#### Material for the task
******

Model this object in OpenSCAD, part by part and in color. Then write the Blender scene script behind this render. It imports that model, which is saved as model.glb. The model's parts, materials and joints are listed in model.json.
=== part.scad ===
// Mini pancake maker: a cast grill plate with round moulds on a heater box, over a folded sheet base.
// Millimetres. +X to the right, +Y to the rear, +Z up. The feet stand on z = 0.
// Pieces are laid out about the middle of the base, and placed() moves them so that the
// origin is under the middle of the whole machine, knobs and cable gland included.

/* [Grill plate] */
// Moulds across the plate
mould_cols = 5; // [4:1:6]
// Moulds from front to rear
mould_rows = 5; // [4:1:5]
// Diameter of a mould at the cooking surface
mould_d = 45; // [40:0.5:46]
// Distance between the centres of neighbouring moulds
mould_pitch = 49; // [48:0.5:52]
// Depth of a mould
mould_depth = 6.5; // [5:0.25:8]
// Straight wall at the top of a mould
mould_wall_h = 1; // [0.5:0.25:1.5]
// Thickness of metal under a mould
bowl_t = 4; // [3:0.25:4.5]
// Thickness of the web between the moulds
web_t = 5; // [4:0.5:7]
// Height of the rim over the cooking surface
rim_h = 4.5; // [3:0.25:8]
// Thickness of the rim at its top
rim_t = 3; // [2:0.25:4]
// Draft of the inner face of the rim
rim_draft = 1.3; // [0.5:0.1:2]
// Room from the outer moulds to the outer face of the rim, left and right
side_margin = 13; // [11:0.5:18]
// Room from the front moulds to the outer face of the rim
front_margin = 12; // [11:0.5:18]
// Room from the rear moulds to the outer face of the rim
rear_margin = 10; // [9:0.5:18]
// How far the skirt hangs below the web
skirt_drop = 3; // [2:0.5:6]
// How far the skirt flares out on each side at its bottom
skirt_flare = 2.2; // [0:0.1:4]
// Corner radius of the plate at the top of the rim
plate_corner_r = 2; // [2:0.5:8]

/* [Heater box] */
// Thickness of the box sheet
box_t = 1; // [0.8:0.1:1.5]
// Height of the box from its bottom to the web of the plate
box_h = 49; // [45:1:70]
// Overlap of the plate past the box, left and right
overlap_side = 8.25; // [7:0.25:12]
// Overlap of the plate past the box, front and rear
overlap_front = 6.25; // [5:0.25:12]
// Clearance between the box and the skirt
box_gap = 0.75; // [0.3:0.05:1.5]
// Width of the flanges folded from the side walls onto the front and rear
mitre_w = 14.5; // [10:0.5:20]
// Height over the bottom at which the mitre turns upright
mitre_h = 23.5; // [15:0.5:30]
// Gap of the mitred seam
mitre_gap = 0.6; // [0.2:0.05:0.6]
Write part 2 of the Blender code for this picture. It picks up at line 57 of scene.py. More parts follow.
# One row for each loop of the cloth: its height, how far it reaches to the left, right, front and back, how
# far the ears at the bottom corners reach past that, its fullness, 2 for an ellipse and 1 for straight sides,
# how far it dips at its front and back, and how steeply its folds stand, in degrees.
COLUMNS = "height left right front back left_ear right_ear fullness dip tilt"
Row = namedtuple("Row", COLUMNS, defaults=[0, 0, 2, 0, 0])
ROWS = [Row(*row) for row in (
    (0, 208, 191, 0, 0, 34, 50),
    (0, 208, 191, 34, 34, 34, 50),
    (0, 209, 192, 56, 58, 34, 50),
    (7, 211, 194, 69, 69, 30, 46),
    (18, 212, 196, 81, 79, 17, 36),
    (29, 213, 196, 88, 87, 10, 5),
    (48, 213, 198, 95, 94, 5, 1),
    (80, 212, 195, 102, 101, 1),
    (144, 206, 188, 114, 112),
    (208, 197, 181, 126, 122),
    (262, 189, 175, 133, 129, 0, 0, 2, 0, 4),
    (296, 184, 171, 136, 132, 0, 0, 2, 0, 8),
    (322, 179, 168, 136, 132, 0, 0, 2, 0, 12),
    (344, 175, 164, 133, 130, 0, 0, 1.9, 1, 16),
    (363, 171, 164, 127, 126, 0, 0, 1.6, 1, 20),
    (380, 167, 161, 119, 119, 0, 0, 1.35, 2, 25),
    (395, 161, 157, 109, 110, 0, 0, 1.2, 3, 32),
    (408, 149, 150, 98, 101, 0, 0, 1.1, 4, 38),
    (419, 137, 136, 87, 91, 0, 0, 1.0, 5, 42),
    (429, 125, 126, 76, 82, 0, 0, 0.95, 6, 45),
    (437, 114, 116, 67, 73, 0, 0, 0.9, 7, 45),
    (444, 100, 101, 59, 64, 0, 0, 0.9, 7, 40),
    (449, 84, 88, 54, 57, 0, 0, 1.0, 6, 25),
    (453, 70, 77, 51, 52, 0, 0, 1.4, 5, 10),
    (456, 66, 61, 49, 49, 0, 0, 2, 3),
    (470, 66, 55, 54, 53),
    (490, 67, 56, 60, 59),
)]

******

Make a verbatim copy of every entry shown above.

Model this object in OpenSCAD, part by part and in color. Then write the Blender scene script behind this render. It imports that model, which is saved as model.glb. The model's parts, materials and joints are listed in model.json.
=== part.scad ===
// Mini pancake maker: a cast grill plate with round moulds on a heater box, over a folded sheet base.
// Millimetres. +X to the right, +Y to the rear, +Z up. The feet stand on z = 0.
// Pieces are laid out about the middle of the base, and placed() moves them so that the
// origin is under the middle of the whole machine, knobs and cable gland included.

/* [Grill plate] */
// Moulds across the plate
mould_cols = 5; // [4:1:6]
// Moulds from front to rear
mould_rows = 5; // [4:1:5]
// Diameter of a mould at the cooking surface
mould_d = 45; // [40:0.5:46]
// Distance between the centres of neighbouring moulds
mould_pitch = 49; // [48:0.5:52]
// Depth of a mould
mould_depth = 6.5; // [5:0.25:8]
// Straight wall at the top of a mould
mould_wall_h = 1; // [0.5:0.25:1.5]
// Thickness of metal under a mould
bowl_t = 4; // [3:0.25:4.5]
// Thickness of the web between the moulds
web_t = 5; // [4:0.5:7]
// Height of the rim over the cooking surface
rim_h = 4.5; // [3:0.25:8]
// Thickness of the rim at its top
rim_t = 3; // [2:0.25:4]
// Draft of the inner face of the rim
rim_draft = 1.3; // [0.5:0.1:2]
// Room from the outer moulds to the outer face of the rim, left and right
side_margin = 13; // [11:0.5:18]
// Room from the front moulds to the outer face of the rim
front_margin = 12; // [11:0.5:18]
// Room from the rear moulds to the outer face of the rim
rear_margin = 10; // [9:0.5:18]
// How far the skirt hangs below the web
skirt_drop = 3; // [2:0.5:6]
// How far the skirt flares out on each side at its bottom
skirt_flare = 2.2; // [0:0.1:4]
// Corner radius of the plate at the top of the rim
plate_corner_r = 2; // [2:0.5:8]

/* [Heater box] */
// Thickness of the box sheet
box_t = 1; // [0.8:0.1:1.5]
// Height of the box from its bottom to the web of the plate
box_h = 49; // [45:1:70]
// Overlap of the plate past the box, left and right
overlap_side = 8.25; // [7:0.25:12]
// Overlap of the plate past the box, front and rear
overlap_front = 6.25; // [5:0.25:12]
// Clearance between the box and the skirt
box_gap = 0.75; // [0.3:0.05:1.5]
// Width of the flanges folded from the side walls onto the front and rear
mitre_w = 14.5; // [10:0.5:20]
// Height over the bottom at which the mitre turns upright
mitre_h = 23.5; // [15:0.5:30]
// Gap of the mitred seam
mitre_gap = 0.6; // [0.2:0.05:0.6]
Write part 2 of the Blender code for this picture. It picks up at line 57 of scene.py. More parts follow.
# One row for each loop of the cloth: its height, how far it reaches to the left, right, front and back, how
# far the ears at the bottom corners reach past that, its fullness, 2 for an ellipse and 1 for straight sides,
# how far it dips at its front and back, and how steeply its folds stand, in degrees.
COLUMNS = "height left right front back left_ear right_ear fullness dip tilt"
Row = namedtuple("Row", COLUMNS, defaults=[0, 0, 2, 0, 0])
ROWS = [Row(*row) for row in (
    (0, 208, 191, 0, 0, 34, 50),
    (0, 208, 191, 34, 34, 34, 50),
    (0, 209, 192, 56, 58, 34, 50),
    (7, 211, 194, 69, 69, 30, 46),
    (18, 212, 196, 81, 79, 17, 36),
    (29, 213, 196, 88, 87, 10, 5),
    (48, 213, 198, 95, 94, 5, 1),
    (80, 212, 195, 102, 101, 1),
    (144, 206, 188, 114, 112),
    (208, 197, 181, 126, 122),
    (262, 189, 175, 133, 129, 0, 0, 2, 0, 4),
    (296, 184, 171, 136, 132, 0, 0, 2, 0, 8),
    (322, 179, 168, 136, 132, 0, 0, 2, 0, 12),
    (344, 175, 164, 133, 130, 0, 0, 1.9, 1, 16),
    (363, 171, 164, 127, 126, 0, 0, 1.6, 1, 20),
    (380, 167, 161, 119, 119, 0, 0, 1.35, 2, 25),
    (395, 161, 157, 109, 110, 0, 0, 1.2, 3, 32),
    (408, 149, 150, 98, 101, 0, 0, 1.1, 4, 38),
    (419, 137, 136, 87, 91, 0, 0, 1.0, 5, 42),
    (429, 125, 126, 76, 82, 0, 0, 0.95, 6, 45),
    (437, 114, 116, 67, 73, 0, 0, 0.9, 7, 45),
    (444, 100, 101, 59, 64, 0, 0, 0.9, 7, 40),
    (449, 84, 88, 54, 57, 0, 0, 1.0, 6, 25),
    (453, 70, 77, 51, 52, 0, 0, 1.4, 5, 10),
    (456, 66, 61, 49, 49, 0, 0, 2, 3),
    (470, 66, 55, 54, 53),
    (490, 67, 56, 60, 59),
)]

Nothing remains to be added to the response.